▸ Data block
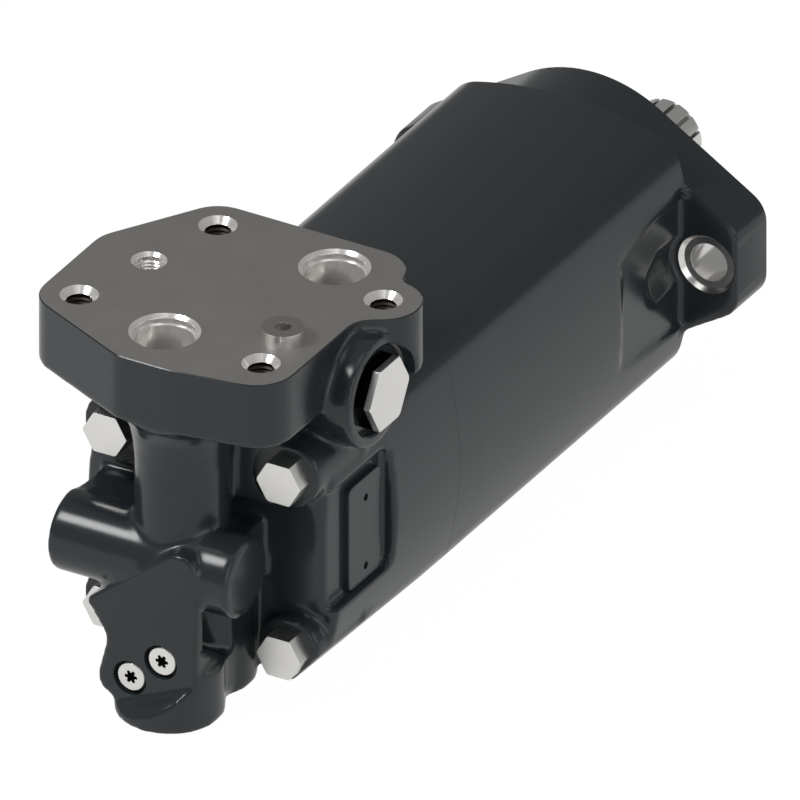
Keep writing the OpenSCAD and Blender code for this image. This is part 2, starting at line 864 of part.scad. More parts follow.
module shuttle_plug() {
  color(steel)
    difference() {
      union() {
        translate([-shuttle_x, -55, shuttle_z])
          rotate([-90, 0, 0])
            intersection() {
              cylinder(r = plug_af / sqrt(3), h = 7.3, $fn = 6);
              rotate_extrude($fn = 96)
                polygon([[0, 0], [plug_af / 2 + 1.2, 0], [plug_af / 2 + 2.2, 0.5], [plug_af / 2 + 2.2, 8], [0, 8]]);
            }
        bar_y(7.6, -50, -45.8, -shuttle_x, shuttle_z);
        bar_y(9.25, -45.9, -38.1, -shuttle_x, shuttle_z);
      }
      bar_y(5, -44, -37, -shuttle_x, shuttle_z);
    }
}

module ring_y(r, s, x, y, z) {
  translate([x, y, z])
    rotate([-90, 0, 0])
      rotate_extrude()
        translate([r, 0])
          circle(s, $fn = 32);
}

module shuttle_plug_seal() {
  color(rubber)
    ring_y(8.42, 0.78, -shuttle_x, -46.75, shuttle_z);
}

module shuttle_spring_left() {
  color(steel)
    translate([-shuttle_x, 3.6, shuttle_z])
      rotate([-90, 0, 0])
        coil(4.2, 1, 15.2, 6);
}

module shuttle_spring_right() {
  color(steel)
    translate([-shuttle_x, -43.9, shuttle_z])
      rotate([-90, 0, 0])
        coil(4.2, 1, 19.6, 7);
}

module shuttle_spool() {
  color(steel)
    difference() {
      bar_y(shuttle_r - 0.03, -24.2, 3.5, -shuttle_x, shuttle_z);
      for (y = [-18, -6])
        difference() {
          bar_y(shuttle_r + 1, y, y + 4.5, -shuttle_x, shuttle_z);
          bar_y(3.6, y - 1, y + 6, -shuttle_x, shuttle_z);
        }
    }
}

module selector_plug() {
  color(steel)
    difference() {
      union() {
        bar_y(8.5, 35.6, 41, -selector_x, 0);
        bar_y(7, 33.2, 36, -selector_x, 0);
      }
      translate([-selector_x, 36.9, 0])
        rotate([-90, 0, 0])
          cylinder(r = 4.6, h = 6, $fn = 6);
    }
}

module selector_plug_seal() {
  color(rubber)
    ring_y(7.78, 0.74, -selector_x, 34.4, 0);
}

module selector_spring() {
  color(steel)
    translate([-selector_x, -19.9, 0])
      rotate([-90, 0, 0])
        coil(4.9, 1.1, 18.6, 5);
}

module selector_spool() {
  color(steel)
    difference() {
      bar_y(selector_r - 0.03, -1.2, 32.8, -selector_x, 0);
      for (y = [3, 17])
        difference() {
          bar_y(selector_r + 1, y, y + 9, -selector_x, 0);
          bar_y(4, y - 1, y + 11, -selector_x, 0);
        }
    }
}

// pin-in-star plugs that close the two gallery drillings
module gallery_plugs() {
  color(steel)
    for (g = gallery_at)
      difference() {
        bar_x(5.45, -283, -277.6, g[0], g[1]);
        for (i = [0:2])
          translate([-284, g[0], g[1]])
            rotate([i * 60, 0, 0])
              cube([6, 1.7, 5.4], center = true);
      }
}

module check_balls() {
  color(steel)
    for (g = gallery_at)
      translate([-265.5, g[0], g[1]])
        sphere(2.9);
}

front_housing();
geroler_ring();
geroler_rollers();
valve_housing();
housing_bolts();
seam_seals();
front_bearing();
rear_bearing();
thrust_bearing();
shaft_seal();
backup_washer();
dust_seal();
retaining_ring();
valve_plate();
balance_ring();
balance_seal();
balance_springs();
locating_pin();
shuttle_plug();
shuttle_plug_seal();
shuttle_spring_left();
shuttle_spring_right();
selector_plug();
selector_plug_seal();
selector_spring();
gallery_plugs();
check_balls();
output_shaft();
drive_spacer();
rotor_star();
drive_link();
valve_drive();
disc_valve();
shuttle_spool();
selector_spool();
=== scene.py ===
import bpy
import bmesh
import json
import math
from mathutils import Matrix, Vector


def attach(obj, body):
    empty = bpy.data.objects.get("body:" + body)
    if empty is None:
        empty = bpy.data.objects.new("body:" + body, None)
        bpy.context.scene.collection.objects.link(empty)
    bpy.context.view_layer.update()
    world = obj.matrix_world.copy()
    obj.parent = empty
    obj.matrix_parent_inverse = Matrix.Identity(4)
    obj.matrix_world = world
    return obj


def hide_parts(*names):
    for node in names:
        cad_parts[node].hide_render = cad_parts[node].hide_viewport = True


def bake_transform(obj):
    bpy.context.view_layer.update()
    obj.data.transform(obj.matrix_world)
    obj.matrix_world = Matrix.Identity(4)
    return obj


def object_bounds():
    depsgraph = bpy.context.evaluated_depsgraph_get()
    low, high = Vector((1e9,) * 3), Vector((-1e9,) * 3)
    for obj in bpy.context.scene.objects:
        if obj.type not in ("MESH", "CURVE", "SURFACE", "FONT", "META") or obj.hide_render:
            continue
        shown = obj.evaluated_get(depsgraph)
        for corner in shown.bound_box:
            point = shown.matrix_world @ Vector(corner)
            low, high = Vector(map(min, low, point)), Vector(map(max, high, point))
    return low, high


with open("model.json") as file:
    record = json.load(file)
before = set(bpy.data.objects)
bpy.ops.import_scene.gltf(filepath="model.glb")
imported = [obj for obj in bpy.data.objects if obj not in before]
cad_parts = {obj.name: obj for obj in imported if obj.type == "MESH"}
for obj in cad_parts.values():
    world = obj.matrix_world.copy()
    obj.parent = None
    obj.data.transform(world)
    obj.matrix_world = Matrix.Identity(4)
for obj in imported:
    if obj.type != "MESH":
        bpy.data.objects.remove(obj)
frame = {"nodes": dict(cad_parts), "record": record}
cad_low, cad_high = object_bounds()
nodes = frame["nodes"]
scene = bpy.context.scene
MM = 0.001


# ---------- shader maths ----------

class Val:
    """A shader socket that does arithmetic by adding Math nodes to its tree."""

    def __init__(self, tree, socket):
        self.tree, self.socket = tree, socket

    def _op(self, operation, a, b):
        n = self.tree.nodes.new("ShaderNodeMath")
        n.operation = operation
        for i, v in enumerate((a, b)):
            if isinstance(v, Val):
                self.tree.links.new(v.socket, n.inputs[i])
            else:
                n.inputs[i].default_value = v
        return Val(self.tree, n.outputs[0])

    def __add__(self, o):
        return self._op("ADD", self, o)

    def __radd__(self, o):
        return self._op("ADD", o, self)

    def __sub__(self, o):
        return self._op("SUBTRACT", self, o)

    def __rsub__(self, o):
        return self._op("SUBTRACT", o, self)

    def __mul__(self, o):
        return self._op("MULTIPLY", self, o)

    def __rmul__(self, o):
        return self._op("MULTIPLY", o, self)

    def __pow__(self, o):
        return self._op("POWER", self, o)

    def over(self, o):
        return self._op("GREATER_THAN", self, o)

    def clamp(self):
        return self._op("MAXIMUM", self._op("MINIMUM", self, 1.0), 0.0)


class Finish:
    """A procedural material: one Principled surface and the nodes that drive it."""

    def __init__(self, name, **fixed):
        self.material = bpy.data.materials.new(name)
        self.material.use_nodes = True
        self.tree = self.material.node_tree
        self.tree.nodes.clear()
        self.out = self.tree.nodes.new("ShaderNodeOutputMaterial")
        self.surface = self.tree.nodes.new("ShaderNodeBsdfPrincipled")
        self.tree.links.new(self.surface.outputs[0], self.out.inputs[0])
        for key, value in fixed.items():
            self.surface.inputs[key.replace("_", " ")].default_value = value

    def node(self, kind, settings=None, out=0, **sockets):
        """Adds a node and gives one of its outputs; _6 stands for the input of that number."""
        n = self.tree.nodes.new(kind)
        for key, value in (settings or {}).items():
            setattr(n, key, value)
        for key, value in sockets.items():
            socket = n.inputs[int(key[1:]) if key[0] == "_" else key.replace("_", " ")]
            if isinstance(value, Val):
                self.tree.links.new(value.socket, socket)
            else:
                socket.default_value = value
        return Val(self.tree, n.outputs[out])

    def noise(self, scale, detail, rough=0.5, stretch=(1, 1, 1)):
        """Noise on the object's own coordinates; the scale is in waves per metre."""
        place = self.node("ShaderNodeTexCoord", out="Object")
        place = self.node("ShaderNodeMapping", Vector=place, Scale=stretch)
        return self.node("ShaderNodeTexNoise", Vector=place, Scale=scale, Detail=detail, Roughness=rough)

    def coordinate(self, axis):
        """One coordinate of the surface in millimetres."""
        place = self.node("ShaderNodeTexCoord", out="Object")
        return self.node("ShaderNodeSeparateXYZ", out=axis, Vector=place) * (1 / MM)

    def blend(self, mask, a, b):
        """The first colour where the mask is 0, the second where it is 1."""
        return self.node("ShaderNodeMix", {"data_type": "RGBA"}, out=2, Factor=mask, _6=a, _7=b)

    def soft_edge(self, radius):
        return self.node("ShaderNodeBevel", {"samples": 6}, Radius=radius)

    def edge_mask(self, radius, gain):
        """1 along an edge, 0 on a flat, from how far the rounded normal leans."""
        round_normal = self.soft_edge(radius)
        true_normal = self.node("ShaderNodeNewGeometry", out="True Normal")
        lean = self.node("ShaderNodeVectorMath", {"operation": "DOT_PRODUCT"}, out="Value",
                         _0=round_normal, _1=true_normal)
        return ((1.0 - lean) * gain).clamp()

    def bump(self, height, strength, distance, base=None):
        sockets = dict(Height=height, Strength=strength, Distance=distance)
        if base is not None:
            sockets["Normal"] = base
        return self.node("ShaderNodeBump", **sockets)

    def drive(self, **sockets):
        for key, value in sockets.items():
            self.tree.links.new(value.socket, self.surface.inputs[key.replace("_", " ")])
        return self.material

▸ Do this
Output nothing but the number of lines in the data containing the string "before".

▸ Response
2